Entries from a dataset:
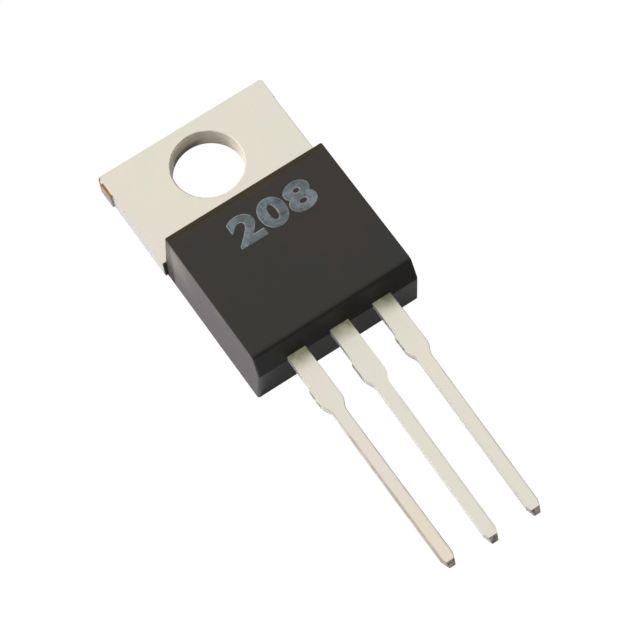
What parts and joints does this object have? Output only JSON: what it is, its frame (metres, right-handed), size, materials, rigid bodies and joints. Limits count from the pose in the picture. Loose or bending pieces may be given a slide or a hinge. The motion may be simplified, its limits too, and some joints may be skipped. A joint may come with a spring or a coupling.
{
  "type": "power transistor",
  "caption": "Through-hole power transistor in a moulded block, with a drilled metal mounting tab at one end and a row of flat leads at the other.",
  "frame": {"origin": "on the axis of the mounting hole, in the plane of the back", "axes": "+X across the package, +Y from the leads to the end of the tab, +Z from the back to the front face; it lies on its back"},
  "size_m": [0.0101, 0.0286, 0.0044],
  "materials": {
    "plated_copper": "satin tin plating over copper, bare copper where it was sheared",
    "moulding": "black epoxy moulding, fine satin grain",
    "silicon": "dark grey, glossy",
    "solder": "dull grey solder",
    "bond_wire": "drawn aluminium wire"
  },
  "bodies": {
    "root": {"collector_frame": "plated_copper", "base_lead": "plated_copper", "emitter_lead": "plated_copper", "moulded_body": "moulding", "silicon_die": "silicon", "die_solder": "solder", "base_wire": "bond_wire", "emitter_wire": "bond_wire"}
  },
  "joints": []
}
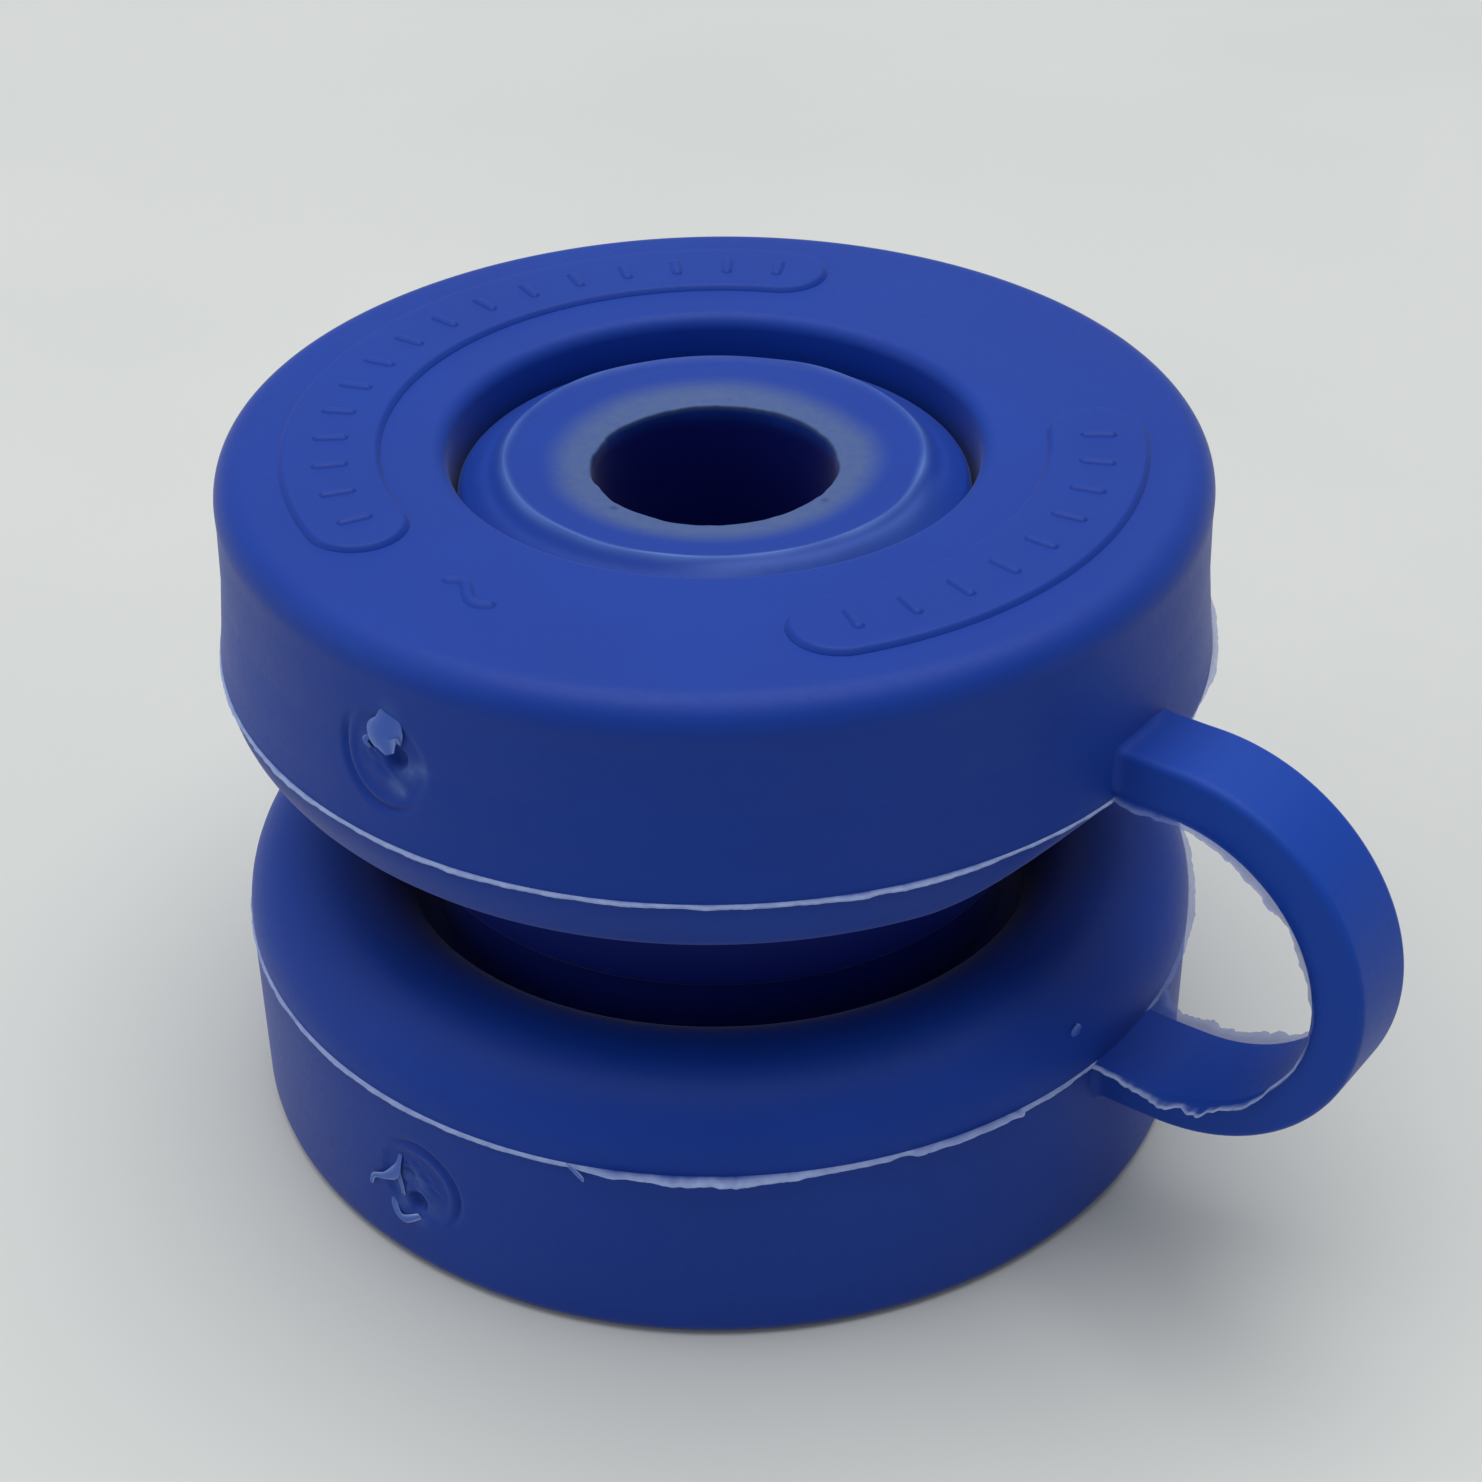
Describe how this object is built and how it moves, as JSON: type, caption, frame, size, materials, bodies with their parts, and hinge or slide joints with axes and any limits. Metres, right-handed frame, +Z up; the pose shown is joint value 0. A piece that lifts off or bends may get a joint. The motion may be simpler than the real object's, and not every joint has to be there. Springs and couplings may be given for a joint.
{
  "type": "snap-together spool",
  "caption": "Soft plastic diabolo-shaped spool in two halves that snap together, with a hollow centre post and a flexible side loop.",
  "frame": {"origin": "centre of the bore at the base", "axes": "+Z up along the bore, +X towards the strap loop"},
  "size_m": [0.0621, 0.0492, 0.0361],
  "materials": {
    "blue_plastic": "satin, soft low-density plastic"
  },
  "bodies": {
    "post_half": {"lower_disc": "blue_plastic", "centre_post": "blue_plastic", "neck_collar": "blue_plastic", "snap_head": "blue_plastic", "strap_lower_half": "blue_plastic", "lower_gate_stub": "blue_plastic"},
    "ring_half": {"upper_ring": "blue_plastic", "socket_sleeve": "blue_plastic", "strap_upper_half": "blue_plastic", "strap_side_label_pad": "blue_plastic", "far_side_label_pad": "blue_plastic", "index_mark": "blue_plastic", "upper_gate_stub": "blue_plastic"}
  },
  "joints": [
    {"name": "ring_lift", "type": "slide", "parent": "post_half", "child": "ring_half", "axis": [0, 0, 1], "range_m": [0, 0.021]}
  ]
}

» Problem description
Return every line of the material exactly.

» Exercise answer
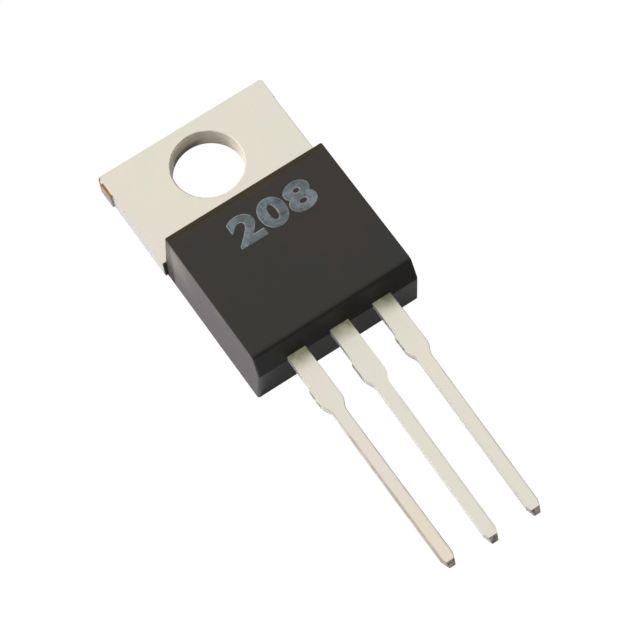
What parts and joints does this object have? Output only JSON: what it is, its frame (metres, right-handed), size, materials, rigid bodies and joints. Limits count from the pose in the picture. Loose or bending pieces may be given a slide or a hinge. The motion may be simplified, its limits too, and some joints may be skipped. A joint may come with a spring or a coupling.
{
  "type": "power transistor",
  "caption": "Through-hole power transistor in a moulded block, with a drilled metal mounting tab at one end and a row of flat leads at the other.",
  "frame": {"origin": "on the axis of the mounting hole, in the plane of the back", "axes": "+X across the package, +Y from the leads to the end of the tab, +Z from the back to the front face; it lies on its back"},
  "size_m": [0.0101, 0.0286, 0.0044],
  "materials": {
    "plated_copper": "satin tin plating over copper, bare copper where it was sheared",
    "moulding": "black epoxy moulding, fine satin grain",
    "silicon": "dark grey, glossy",
    "solder": "dull grey solder",
    "bond_wire": "drawn aluminium wire"
  },
  "bodies": {
    "root": {"collector_frame": "plated_copper", "base_lead": "plated_copper", "emitter_lead": "plated_copper", "moulded_body": "moulding", "silicon_die": "silicon", "die_solder": "solder", "base_wire": "bond_wire", "emitter_wire": "bond_wire"}
  },
  "joints": []
}
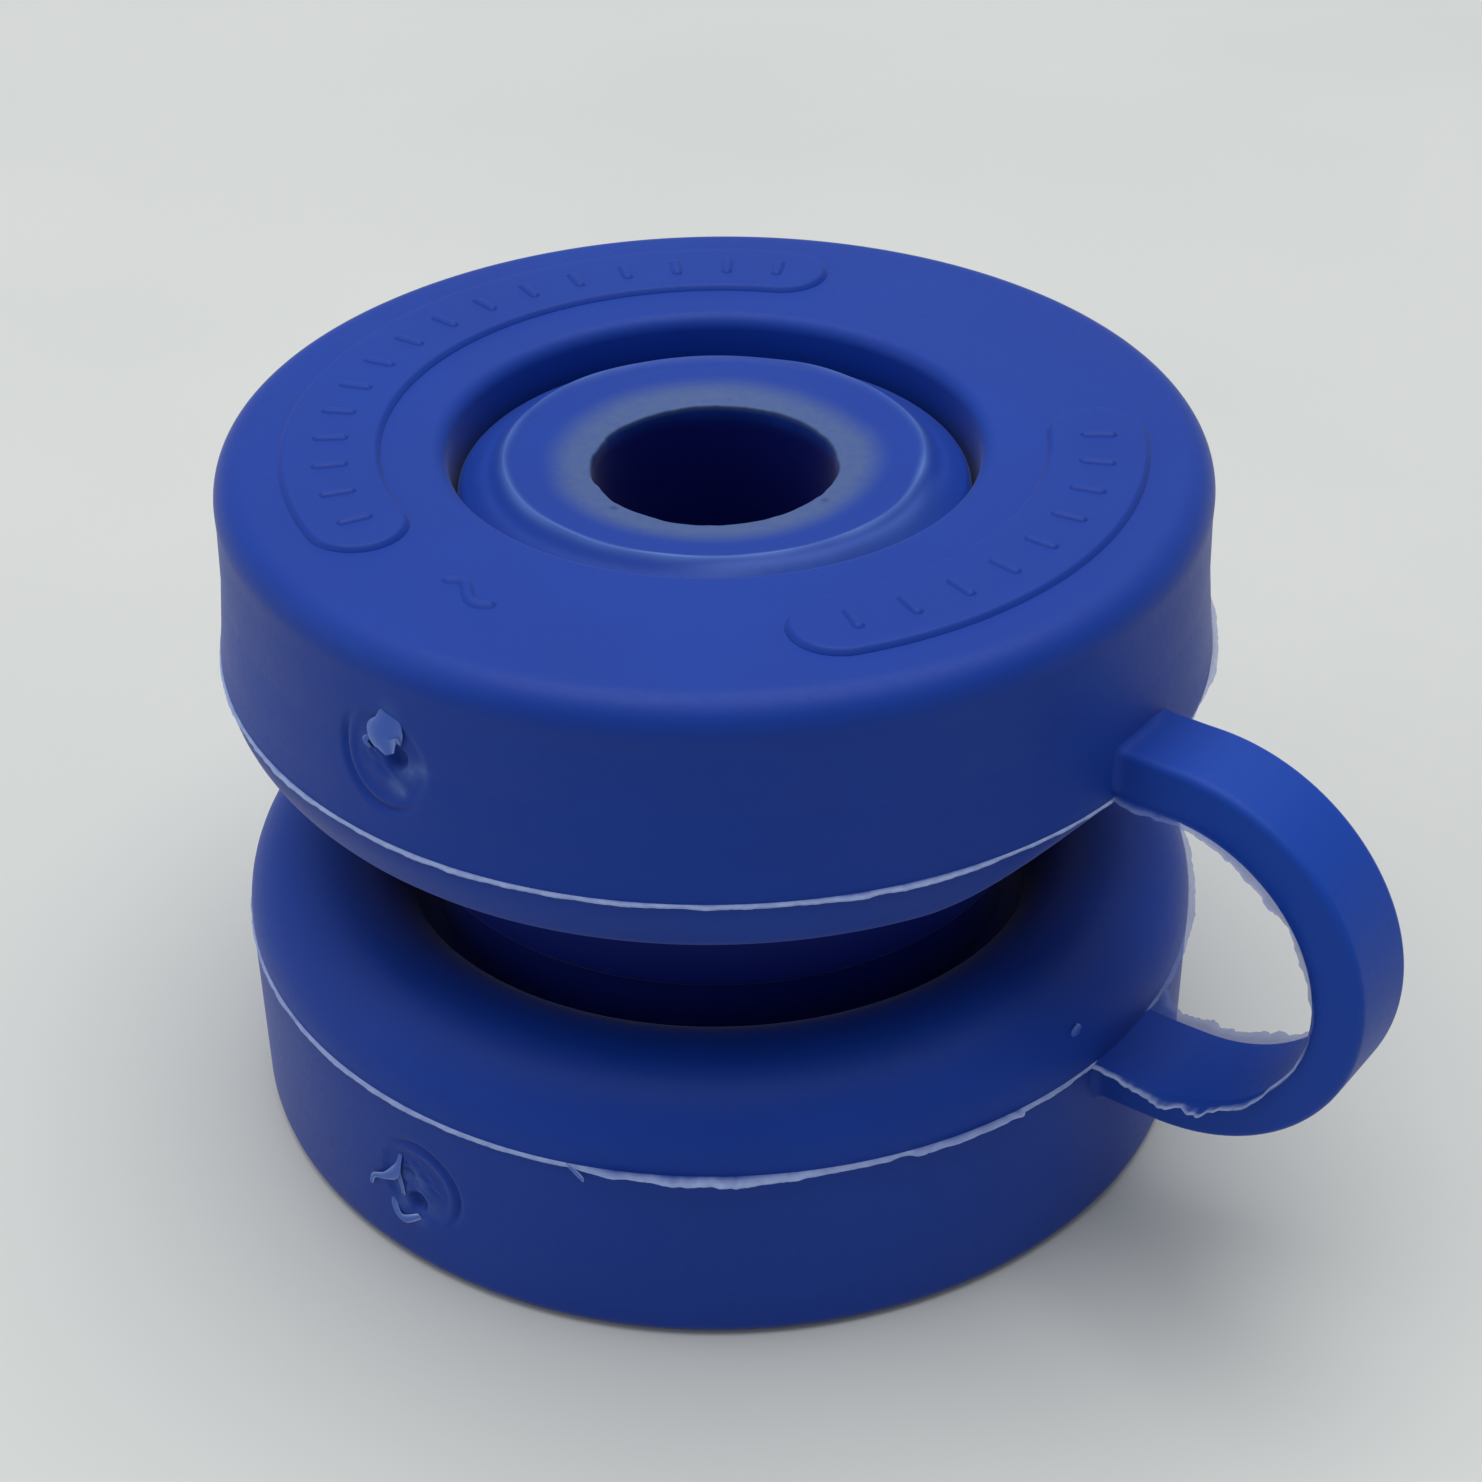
Describe how this object is built and how it moves, as JSON: type, caption, frame, size, materials, bodies with their parts, and hinge or slide joints with axes and any limits. Metres, right-handed frame, +Z up; the pose shown is joint value 0. A piece that lifts off or bends may get a joint. The motion may be simpler than the real object's, and not every joint has to be there. Springs and couplings may be given for a joint.
{
  "type": "snap-together spool",
  "caption": "Soft plastic diabolo-shaped spool in two halves that snap together, with a hollow centre post and a flexible side loop.",
  "frame": {"origin": "centre of the bore at the base", "axes": "+Z up along the bore, +X towards the strap loop"},
  "size_m": [0.0621, 0.0492, 0.0361],
  "materials": {
    "blue_plastic": "satin, soft low-density plastic"
  },
  "bodies": {
    "post_half": {"lower_disc": "blue_plastic", "centre_post": "blue_plastic", "neck_collar": "blue_plastic", "snap_head": "blue_plastic", "strap_lower_half": "blue_plastic", "lower_gate_stub": "blue_plastic"},
    "ring_half": {"upper_ring": "blue_plastic", "socket_sleeve": "blue_plastic", "strap_upper_half": "blue_plastic", "strap_side_label_pad": "blue_plastic", "far_side_label_pad": "blue_plastic", "index_mark": "blue_plastic", "upper_gate_stub": "blue_plastic"}
  },
  "joints": [
    {"name": "ring_lift", "type": "slide", "parent": "post_half", "child": "ring_half", "axis": [0, 0, 1], "range_m": [0, 0.021]}
  ]
}